The idea that any sort of rental arrangement for video content is "outdated" reflects your own wishes, not the facts on the ground. The technology exists to provide good enough guarantees for the content providers, and it remains a popular choice with consumers. You're right that pirates have figured out how to break the DRM on Orange Is The New Black and distribute copies of it. What they haven't figured out is a new business model where consumers buy the majority of their content a la carte rather than getting much of it from subscriptions (Netflix/Hulu/Amazon type subscriptions or cable/satellite subscriptions) and rentals and theatrical exhibition.


> Is Netflix an outdated business model?

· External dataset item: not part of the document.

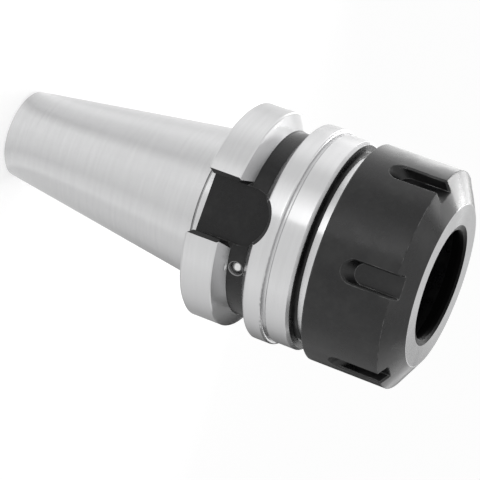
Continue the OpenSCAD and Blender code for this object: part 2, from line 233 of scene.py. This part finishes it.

Because it's not possible without DRM.

[citation needed]

> Is any sort of video rental or subscription model outdated?

I’m not sure why you’re asking me that, I never said that.

> And why is it outdated?

Because DRM does exactly nothing to prevent piracy, and hurts users.

> DRM may not be able to provide 100% ironclad copy protection, but it provides roughly the same level of copy protection that video rental has before, probably better if you're comparing to VHS or DVD.

And how much copy protection is that?

Here’s a fun experiment: go on The Pirate Bay and search for Orange is the New Black, then tell me how effective you think DRM is.

Piracy is far easier now than it was in the VHS or DVD eras. In the VHS or DVD eras you at least had to have some access to a controlled version of the content in order to copy it. Now you can go on a torrent site and search for something you’ve never heard of and people you’ll never meet will serve it to you for free.

So no, DRM does not provide roughly the same level of copy protection as video rental.